▸ Your instructions:
The data below must be copied in full and without any change.

▸ Source excerpt:
──────────

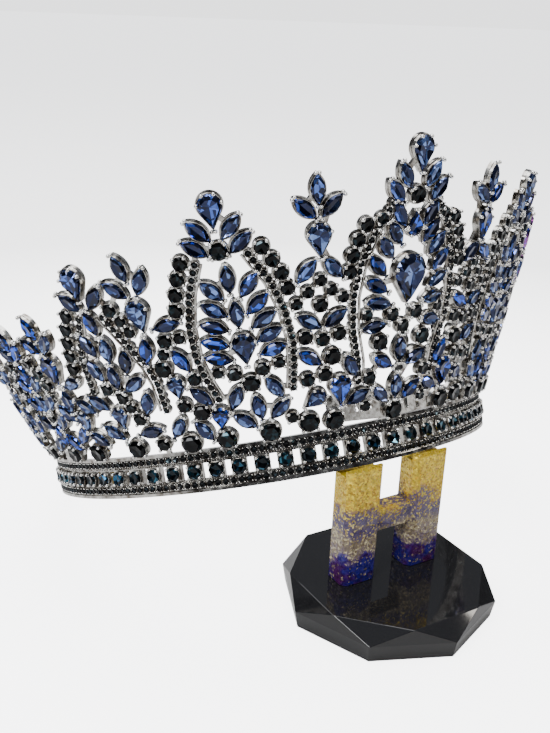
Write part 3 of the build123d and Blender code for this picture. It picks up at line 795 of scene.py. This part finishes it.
# Cups and claws
held = [(cut, place) for _, cut, place in stones] + [("bandRound", place) for place, _ in midPlaces]
held += [("seed", place) for place, _ in seedPlaces + legPlaces]
cupParts = []
for cut in cuts:
    places = [(place, 1.0) for other, place in held if other == cut]
    cupParts.append(placeCopies(cut + "Cups", cups[cut], places, shadedSilver))
finishPiece(joined("stoneCups", cupParts), "silver_metal")
clawBall = ballShape("clawBall", cup["claw"], cup["clawTall"], 2)
seedBall = ballShape("seedBall", cup["claw"] * cup["seedClaw"], cup["clawTall"], 1)
clawSpots = [(cut, (place @ Matrix.Translation(spot), 1.0))
             for cut, place in held for spot in clawPlaces(cut)]
for name, ball, small in (("stoneClaws", clawBall, False), ("seedClaws", seedBall, True)):
    spots = [spot for cut, spot in clawSpots if (cut == "seed") == small]
    finishPiece(placeCopies(name, ball, spots, paintedHighlightSilver), "silver_metal")
print("cups and claws made")

# Fine beads along the edges of the band
beads = {"pitch": 0.78, "radius": 0.3, "heights": (5.55, 2.75, -2.3, -5.2), "out": -0.75}
beadBall = ballShape("beadBall", beads["radius"], 1.0, 1)
beadCount = int((bandArc + 4.0) / beads["pitch"])
beadSpots = [(bandPlace(number * beads["pitch"], height, beads["out"]), 1.0)
             for height in beads["heights"] for number in range(-beadCount, beadCount + 1)]
finishPiece(placeCopies("bandBeads", beadBall, beadSpots, shadedSilver), "silver_metal")

# Wires that edge the arches
wires = {"radius": 0.00042, "inset": 1.75, "out": -0.55, "step": 1.0}
points, edges = [], []
for archAngle, legSide, leg in legs:
    inner = [(x - legSide * wires["inset"], rise) for x, rise in leg]
    for side in (-1, 1):
        begin = len(points)
        for x, rise in pointsAlong(inner, wires["step"]):
            place = toMetres @ wallPlace(angleAt(archAngle, side, x, rise), rise, out=wires["out"])
            points.append(place.to_translation())
        edges += [(number, number + 1) for number in range(begin, len(points) - 1)]
paths = bpy.data.meshes.new("archPaths")
paths.from_pydata(points, edges, [])
archWires = bake("archWires", paths, alongPath, {"Radius": wires["radius"], "Finish": shadedSilver})
finishPiece(archWires, "silver_metal")
print("beads and wires made")

for shape in list(shapes.values()) + list(cups.values()) + [clawBall, seedBall, beadBall]:
    bpy.data.objects.remove(shape)


# Metalwork and stand as the solids have them, with their own finish
def dress(node, finish, bevel=0.0):
    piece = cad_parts[node]
    piece.data.materials.clear()
    piece.data.materials.append(finish)
    if bevel:
        weld = piece.modifiers.new("weld", "WELD")
        weld.merge_threshold = 0.00001
        edge = piece.modifiers.new("edge", "BEVEL")
        edge.width = bevel
        edge.segments = 3
        edge.limit_method = "ANGLE"
        edge.angle_limit = radians(15)


dress("metal_frame", shadedSilver)
dress("stand_posts", resin, 0.0007)
dress("stand_base", black, 0.00015)
print("stand and metal dressed")


# Floor, backdrop, light and camera
def plane(name, corners, colour, rough):
    mesh = bpy.data.meshes.new(name)
    mesh.from_pydata(corners, [], [(0, 1, 2, 3)])
    material, _, _ = newMaterial(name + "Finish", Roughness=rough)
    material.node_tree.nodes["Principled BSDF"].inputs["Base Color"].default_value = colour
    mesh.materials.append(material)
    thing = link(bpy.data.objects.new(name, mesh))
    return thing


def softLight(name, place, aim, size, power, colour):
    light = bpy.data.lights.new(name, "AREA")
    light.size = size
    light.energy = power
    light.color = colour
    lamp = link(bpy.data.objects.new(name, light))
    lamp.location = place
    lamp.rotation_euler = (Vector(aim) - Vector(place)).to_track_quat("-Z", "Y").to_euler()


studio = {
    "floor": (0.80, 0.795, 0.79, 1), "reach": 12.0, "pale": (0.98, 0.985, 1.0, 1),
    "near": 5.0, "backdrop": 2.3, "nearEdge": 0.12, "farEdge": 0.42,    # the floor's glow, near and far
    "room": (0.86, 0.90, 1.0, 1), "low": 0.05, "high": 0.45,            # what the stones mirror
}
far = studio["reach"]
floorCorners = ((-far, -far, 0), (far, -far, 0), (far, far, 0), (-far, far, 0))
floor = plane("floor", floorCorners, studio["floor"], 0.5)
table = floor.data.materials[0].node_tree
tableShader = table.nodes["Principled BSDF"]
# Painted light: the floor glows for camera rays only, brightest round the crown and fading further out, so
# it reads as a lit table and its shadows wash out.
seen = addNode(table, "ShaderNodeLightPath").outputs["Is Camera Ray"]
distance = addNode(table, "ShaderNodeVectorMath", operation="LENGTH")
table.links.new(addNode(table, "ShaderNodeTexCoord").outputs["Object"], distance.inputs[0])
glow = rangeNode(table, distance.outputs["Value"], studio["nearEdge"], studio["farEdge"],
                 studio["near"], studio["backdrop"])
table.links.new(mathNode(table, "MULTIPLY", seen, glow), tableShader.inputs["Emission Strength"])
tableShader.inputs["Emission Color"].default_value = studio["pale"]

# The room: pale where the camera looks past the floor, and darker for all that mirrors it.
world = bpy.data.worlds.new("studio")
bpy.context.scene.world = world
world.use_nodes = True
sky = world.node_tree
sky.nodes.clear()
direction = addNode(sky, "ShaderNodeSeparateXYZ")
sky.links.new(addNode(sky, "ShaderNodeTexCoord").outputs["Generated"], direction.inputs[0])
room = addNode(sky, "ShaderNodeBackground")
brighterUp = rangeNode(sky, direction.outputs["Z"], 0.15, 0.9, studio["low"], studio["high"])
sky.links.new(brighterUp, room.inputs["Strength"])
room.inputs["Color"].default_value = studio["room"]
backdrop = addNode(sky, "ShaderNodeBackground")
backdrop.inputs["Color"].default_value = studio["pale"]
backdrop.inputs["Strength"].default_value = studio["backdrop"]
either = addNode(sky, "ShaderNodeMixShader")
sky.links.new(addNode(sky, "ShaderNodeLightPath").outputs["Is Camera Ray"], either.inputs[0])
sky.links.new(room.outputs[0], either.inputs[1])
sky.links.new(backdrop.outputs[0], either.inputs[2])
sky.links.new(either.outputs[0], addNode(sky, "ShaderNodeOutputWorld").inputs["Surface"])

# Lights: name, place, aim, size, power, colour.
lights = (
    ("overhead", (-0.1, 0.25, 1.0), (0, 0, 0), 1.0, 14.0, (1, 1, 1)),
    ("leftKey", (-0.9, -0.35, 0.75), (0, 0, 0.05), 0.35, 8.0, (1, 1, 1)),
    ("rightFill", (0.8, -0.6, 0.6), (0, 0, 0.05), 0.25, 4.0, (1.0, 0.94, 0.86)),
)
for row in lights:
    softLight(*row)

view = {"place": (-0.1557, -0.2284, 0.1658), "turn": (68.91, -2.265, -30.52), "lens": 45.65}
camera = link(bpy.data.objects.new("camera", bpy.data.cameras.new("camera")))
camera.location = view["place"]
camera.rotation_euler = [radians(turn) for turn in view["turn"]]
camera.data.lens = view["lens"]
camera.data.clip_start = 0.01
bpy.context.scene.camera = camera
print("studio set")

print("scene ready")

──────────

▸ Exercise answer:
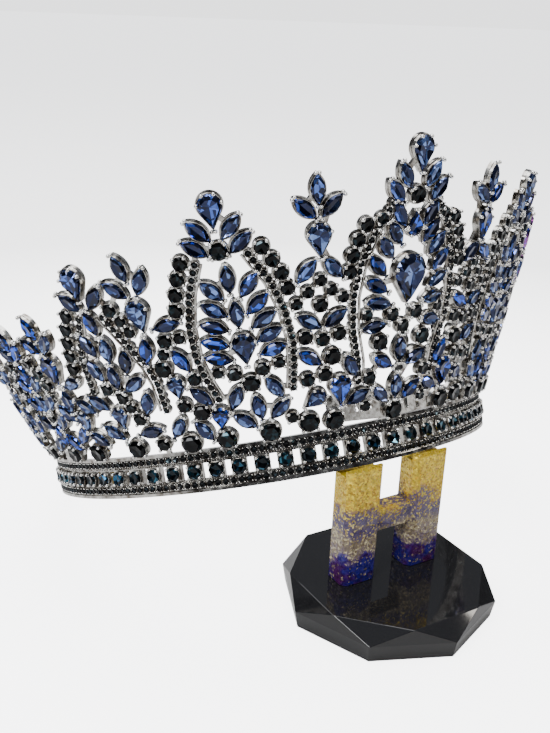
Write part 3 of the build123d and Blender code for this picture. It picks up at line 795 of scene.py. This part finishes it.
# Cups and claws
held = [(cut, place) for _, cut, place in stones] + [("bandRound", place) for place, _ in midPlaces]
held += [("seed", place) for place, _ in seedPlaces + legPlaces]
cupParts = []
for cut in cuts:
    places = [(place, 1.0) for other, place in held if other == cut]
    cupParts.append(placeCopies(cut + "Cups", cups[cut], places, shadedSilver))
finishPiece(joined("stoneCups", cupParts), "silver_metal")
clawBall = ballShape("clawBall", cup["claw"], cup["clawTall"], 2)
seedBall = ballShape("seedBall", cup["claw"] * cup["seedClaw"], cup["clawTall"], 1)
clawSpots = [(cut, (place @ Matrix.Translation(spot), 1.0))
             for cut, place in held for spot in clawPlaces(cut)]
for name, ball, small in (("stoneClaws", clawBall, False), ("seedClaws", seedBall, True)):
    spots = [spot for cut, spot in clawSpots if (cut == "seed") == small]
    finishPiece(placeCopies(name, ball, spots, paintedHighlightSilver), "silver_metal")
print("cups and claws made")

# Fine beads along the edges of the band
beads = {"pitch": 0.78, "radius": 0.3, "heights": (5.55, 2.75, -2.3, -5.2), "out": -0.75}
beadBall = ballShape("beadBall", beads["radius"], 1.0, 1)
beadCount = int((bandArc + 4.0) / beads["pitch"])
beadSpots = [(bandPlace(number * beads["pitch"], height, beads["out"]), 1.0)
             for height in beads["heights"] for number in range(-beadCount, beadCount + 1)]
finishPiece(placeCopies("bandBeads", beadBall, beadSpots, shadedSilver), "silver_metal")

# Wires that edge the arches
wires = {"radius": 0.00042, "inset": 1.75, "out": -0.55, "step": 1.0}
points, edges = [], []
for archAngle, legSide, leg in legs:
    inner = [(x - legSide * wires["inset"], rise) for x, rise in leg]
    for side in (-1, 1):
        begin = len(points)
        for x, rise in pointsAlong(inner, wires["step"]):
            place = toMetres @ wallPlace(angleAt(archAngle, side, x, rise), rise, out=wires["out"])
            points.append(place.to_translation())
        edges += [(number, number + 1) for number in range(begin, len(points) - 1)]
paths = bpy.data.meshes.new("archPaths")
paths.from_pydata(points, edges, [])
archWires = bake("archWires", paths, alongPath, {"Radius": wires["radius"], "Finish": shadedSilver})
finishPiece(archWires, "silver_metal")
print("beads and wires made")

for shape in list(shapes.values()) + list(cups.values()) + [clawBall, seedBall, beadBall]:
    bpy.data.objects.remove(shape)


# Metalwork and stand as the solids have them, with their own finish
def dress(node, finish, bevel=0.0):
    piece = cad_parts[node]
    piece.data.materials.clear()
    piece.data.materials.append(finish)
    if bevel:
        weld = piece.modifiers.new("weld", "WELD")
        weld.merge_threshold = 0.00001
        edge = piece.modifiers.new("edge", "BEVEL")
        edge.width = bevel
        edge.segments = 3
        edge.limit_method = "ANGLE"
        edge.angle_limit = radians(15)


dress("metal_frame", shadedSilver)
dress("stand_posts", resin, 0.0007)
dress("stand_base", black, 0.00015)
print("stand and metal dressed")


# Floor, backdrop, light and camera
def plane(name, corners, colour, rough):
    mesh = bpy.data.meshes.new(name)
    mesh.from_pydata(corners, [], [(0, 1, 2, 3)])
    material, _, _ = newMaterial(name + "Finish", Roughness=rough)
    material.node_tree.nodes["Principled BSDF"].inputs["Base Color"].default_value = colour
    mesh.materials.append(material)
    thing = link(bpy.data.objects.new(name, mesh))
    return thing


def softLight(name, place, aim, size, power, colour):
    light = bpy.data.lights.new(name, "AREA")
    light.size = size
    light.energy = power
    light.color = colour
    lamp = link(bpy.data.objects.new(name, light))
    lamp.location = place
    lamp.rotation_euler = (Vector(aim) - Vector(place)).to_track_quat("-Z", "Y").to_euler()


studio = {
    "floor": (0.80, 0.795, 0.79, 1), "reach": 12.0, "pale": (0.98, 0.985, 1.0, 1),
    "near": 5.0, "backdrop": 2.3, "nearEdge": 0.12, "farEdge": 0.42,    # the floor's glow, near and far
    "room": (0.86, 0.90, 1.0, 1), "low": 0.05, "high": 0.45,            # what the stones mirror
}
far = studio["reach"]
floorCorners = ((-far, -far, 0), (far, -far, 0), (far, far, 0), (-far, far, 0))
floor = plane("floor", floorCorners, studio["floor"], 0.5)
table = floor.data.materials[0].node_tree
tableShader = table.nodes["Principled BSDF"]
# Painted light: the floor glows for camera rays only, brightest round the crown and fading further out, so
# it reads as a lit table and its shadows wash out.
seen = addNode(table, "ShaderNodeLightPath").outputs["Is Camera Ray"]
distance = addNode(table, "ShaderNodeVectorMath", operation="LENGTH")
table.links.new(addNode(table, "ShaderNodeTexCoord").outputs["Object"], distance.inputs[0])
glow = rangeNode(table, distance.outputs["Value"], studio["nearEdge"], studio["farEdge"],
                 studio["near"], studio["backdrop"])
table.links.new(mathNode(table, "MULTIPLY", seen, glow), tableShader.inputs["Emission Strength"])
tableShader.inputs["Emission Color"].default_value = studio["pale"]

# The room: pale where the camera looks past the floor, and darker for all that mirrors it.
world = bpy.data.worlds.new("studio")
bpy.context.scene.world = world
world.use_nodes = True
sky = world.node_tree
sky.nodes.clear()
direction = addNode(sky, "ShaderNodeSeparateXYZ")
sky.links.new(addNode(sky, "ShaderNodeTexCoord").outputs["Generated"], direction.inputs[0])
room = addNode(sky, "ShaderNodeBackground")
brighterUp = rangeNode(sky, direction.outputs["Z"], 0.15, 0.9, studio["low"], studio["high"])
sky.links.new(brighterUp, room.inputs["Strength"])
room.inputs["Color"].default_value = studio["room"]
backdrop = addNode(sky, "ShaderNodeBackground")
backdrop.inputs["Color"].default_value = studio["pale"]
backdrop.inputs["Strength"].default_value = studio["backdrop"]
either = addNode(sky, "ShaderNodeMixShader")
sky.links.new(addNode(sky, "ShaderNodeLightPath").outputs["Is Camera Ray"], either.inputs[0])
sky.links.new(room.outputs[0], either.inputs[1])
sky.links.new(backdrop.outputs[0], either.inputs[2])
sky.links.new(either.outputs[0], addNode(sky, "ShaderNodeOutputWorld").inputs["Surface"])

# Lights: name, place, aim, size, power, colour.
lights = (
    ("overhead", (-0.1, 0.25, 1.0), (0, 0, 0), 1.0, 14.0, (1, 1, 1)),
    ("leftKey", (-0.9, -0.35, 0.75), (0, 0, 0.05), 0.35, 8.0, (1, 1, 1)),
    ("rightFill", (0.8, -0.6, 0.6), (0, 0, 0.05), 0.25, 4.0, (1.0, 0.94, 0.86)),
)
for row in lights:
    softLight(*row)

view = {"place": (-0.1557, -0.2284, 0.1658), "turn": (68.91, -2.265, -30.52), "lens": 45.65}
camera = link(bpy.data.objects.new("camera", bpy.data.cameras.new("camera")))
camera.location = view["place"]
camera.rotation_euler = [radians(turn) for turn in view["turn"]]
camera.data.lens = view["lens"]
camera.data.clip_start = 0.01
bpy.context.scene.camera = camera
print("studio set")

print("scene ready")